Dumfriesshire was in a constant state of turmoil thanks to the lasting enmity of the Maxwells and Johnstones, and Dumfries features heavily in the almost forgotten deadly feud between these two powerful Border Reiver families. Aside from Dumfries being attacked twice by the Johnstones in the spring of 1581 , two incidents deserve to be brought to the reader's attention. The first involves a contest for the Provostship of Dumfries: the Chancellor of Scotland, Arran, tried to engineer the appointment of a Johnstone as Provost of Dumfries, which was traditionally a Maxwell office. Maxwell with his reivers behind him barred Johnstone's
entry to the town in July 1584
, and after the Johnstone Laird departed, a Maxwell was once more appointed Warden.

The second incident involves Lord Maxwell threatening to hang the chief of the Johnstones. In August 1585 John Johnstone, the Johnstone leader and Warden of the Scottish West March, was captured by the Maxwells, and Lord Maxwell erected a great gallows in Dumfries and promised to hang the Warden and his followers unless the castle surrendered, which it did.

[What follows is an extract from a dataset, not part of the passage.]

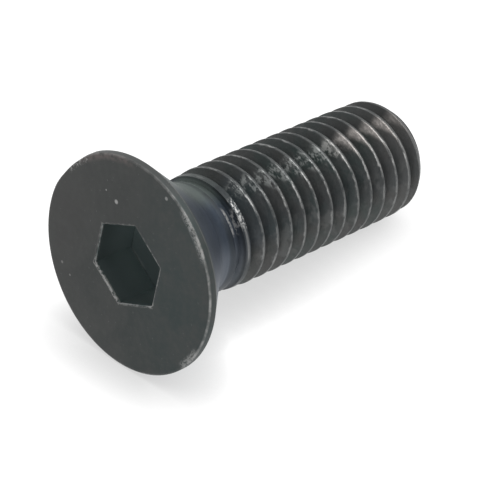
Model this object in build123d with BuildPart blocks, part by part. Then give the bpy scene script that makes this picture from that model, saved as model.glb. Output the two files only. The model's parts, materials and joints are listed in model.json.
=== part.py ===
# Countersunk socket screw, 1/2-13 UNC by 1 1/2 inch, cold headed from alloy steel wire,
# thread rolled and black oxide finished. Millimetres, +Z up. It lies as it comes to rest on
# a level surface, on the rim of its head and the crests at its tip. The origin is the centre
# of the flat head face, and the shank runs along +X and dips towards its tip.
from build123d import *
from math import asin, atan, cos, hypot, radians, sin, tan
import os

# Head: a flat face, a straight rim, and a cone that seats in the countersink
head_diameter = 22.25
head_angle = 82.0
rim_width = 0.79
face_edge_radius = 0.2
rim_edge_radius = 0.1

# Socket: a six-sided recess for a 5/16 inch key, with its punch's cone at the bottom
socket_across_flats = 7.94
socket_depth = 4.8
socket_point_angle = 120.0
socket_mouth_bevel = 0.12
socket_turn = 7.6

# Shank: the thread's envelope, which is the cylinder that its crests lie on. They stand
# crest_height above the wire that they were rolled from, which is left plain at the neck
screw_length = 37.1
thread_diameter = 12.38
crest_height = 0.51
neck_length = 1.05
neck_fillet_radius = 2.0
thread_run_in = 1.1
tip_chamfer = 1.4
tip_chamfer_angle = 50.0

# Where the cone meets the neck, where the thread starts, and where the tip's chamfer ends it
head_radius = head_diameter / 2
thread_radius = thread_diameter / 2
wire_radius = thread_radius - crest_height
tip_radius = thread_radius - tip_chamfer
cone_end = rim_width + (head_radius - wire_radius) / tan(radians(head_angle / 2))
thread_start = cone_end + neck_length
crest_end = screw_length - tip_chamfer * tan(radians(tip_chamfer_angle))

# The dip at which the rim's rounded back edge and the last crest touch one level surface
edge_centre = rim_width - rim_edge_radius * tan(radians(head_angle / 4))
edge_rise = head_radius - rim_edge_radius - thread_radius
edge_reach = crest_end - edge_centre
dip = atan(edge_rise / edge_reach) + asin(rim_edge_radius / hypot(edge_rise, edge_reach))
along = Vector(cos(dip), 0, -sin(dip))
upward = Vector(sin(dip), 0, cos(dip))
screw_axis = Axis((0, 0, 0), along)
half_section = Plane(origin=(0, 0, 0), x_dir=along, z_dir=along.cross(upward))
head_face = Plane(origin=(0, 0, 0), x_dir=upward, z_dir=along)

with BuildPart() as screw:
    # The blank: half of its section, from the face along the outside to the tip, with its
    # edges rounded at the face, at the back of the rim and under the cone
    with BuildSketch(half_section) as section:
        with BuildLine():
            Polyline(
                (0, 0),
                (0, head_radius),
                (rim_width, head_radius),
                (cone_end, wire_radius),
                (thread_start, wire_radius),
                (thread_start + thread_run_in, thread_radius),
                (crest_end, thread_radius),
                (screw_length, tip_radius),
                (screw_length, 0),
                close=True,
            )
        make_face()
        face_corner = section.vertices().sort_by_distance((0, head_radius))[0]
        fillet(face_corner, radius=face_edge_radius)
        rim_corner = section.vertices().sort_by_distance((rim_width, head_radius))[0]
        fillet(rim_corner, radius=rim_edge_radius)
        neck_corner = section.vertices().sort_by_distance((cone_end, wire_radius))[0]
        fillet(neck_corner, radius=neck_fillet_radius)
    revolve(axis=screw_axis)

    # The key's recess, and the cone under it
    with BuildSketch(head_face):
        RegularPolygon(socket_across_flats / 2, 6, major_radius=False, rotation=socket_turn)
    extrude(amount=socket_depth, mode=Mode.SUBTRACT)
    socket_point = (socket_across_flats / 2) / tan(radians(socket_point_angle / 2))
    with BuildSketch(half_section):
        with BuildLine():
            Polyline(
                (socket_depth, 0),
                (socket_depth, socket_across_flats / 2),
                (socket_depth + socket_point, 0),
                close=True,
            )
        make_face()
    revolve(axis=screw_axis, mode=Mode.SUBTRACT)

    # The socket's mouth, lightly broken where the punch went in
    mouth = screw.faces().sort_by(screw_axis)[0].inner_wires()[0].edges()
    chamfer(mouth, length=socket_mouth_bevel)

screw.part.label = "screw"
os.makedirs("parts", exist_ok=True)
export_step(screw.part, "parts/screw.step")
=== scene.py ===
import json
import math

import bmesh
import bpy
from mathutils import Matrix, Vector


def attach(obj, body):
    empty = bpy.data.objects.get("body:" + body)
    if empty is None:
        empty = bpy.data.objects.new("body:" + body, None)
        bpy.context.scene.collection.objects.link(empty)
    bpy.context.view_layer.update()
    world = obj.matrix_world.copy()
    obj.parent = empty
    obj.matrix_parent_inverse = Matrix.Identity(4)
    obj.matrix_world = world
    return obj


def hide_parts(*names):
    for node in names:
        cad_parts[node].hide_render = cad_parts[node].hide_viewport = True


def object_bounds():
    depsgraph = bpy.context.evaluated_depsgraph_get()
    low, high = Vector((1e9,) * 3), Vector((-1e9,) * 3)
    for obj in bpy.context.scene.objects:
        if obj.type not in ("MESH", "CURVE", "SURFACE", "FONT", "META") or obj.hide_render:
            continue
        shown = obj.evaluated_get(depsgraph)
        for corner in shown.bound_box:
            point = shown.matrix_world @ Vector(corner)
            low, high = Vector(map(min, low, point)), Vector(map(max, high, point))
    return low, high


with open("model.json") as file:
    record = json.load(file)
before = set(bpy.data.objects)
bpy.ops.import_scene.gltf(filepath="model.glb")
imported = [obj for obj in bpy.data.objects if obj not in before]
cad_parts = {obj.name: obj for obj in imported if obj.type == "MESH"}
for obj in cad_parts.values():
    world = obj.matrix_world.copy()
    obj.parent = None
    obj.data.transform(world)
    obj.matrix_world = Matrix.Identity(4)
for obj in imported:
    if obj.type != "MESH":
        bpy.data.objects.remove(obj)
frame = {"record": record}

cad_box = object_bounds()

# --------------------------------------------------------------------------------------------
# Blank. The screw starts as one length of alloy steel wire. Its head is struck cold in a die:
# a flat face, a straight rim, the 82 degree cone that seats in the countersink, and a plain
# neck, which tapers here into the wire that the thread is rolled from. Sizes are in mm.
# --------------------------------------------------------------------------------------------
head_radius = 11.125
head_half_angle = 41
rim_width = 0.79
neck_radius = 5.68
neck_end = 8.12
root_radius = 5.134
face_edge_radius = 0.18
rim_edge_radius = 0.1
neck_fillet_radius = 2.0
steps_around = 144
merge_distance = 2e-6

cone_end = rim_width + (head_radius - neck_radius) / math.tan(math.radians(head_half_angle))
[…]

As a matter of interest, a company of two hundred townsmen from Dumfries with their Provost, Homer Maxwell, is listed as being part of Lord Maxwell's army at the Battle of Dryfe Sands, fought on December 6 1593, which was a Maxwell-Johnstone head-on collision and the bloodiest family fight in British history. The Johnstones won the battle and Lord Maxwell was killed with many of his closest kinsmen.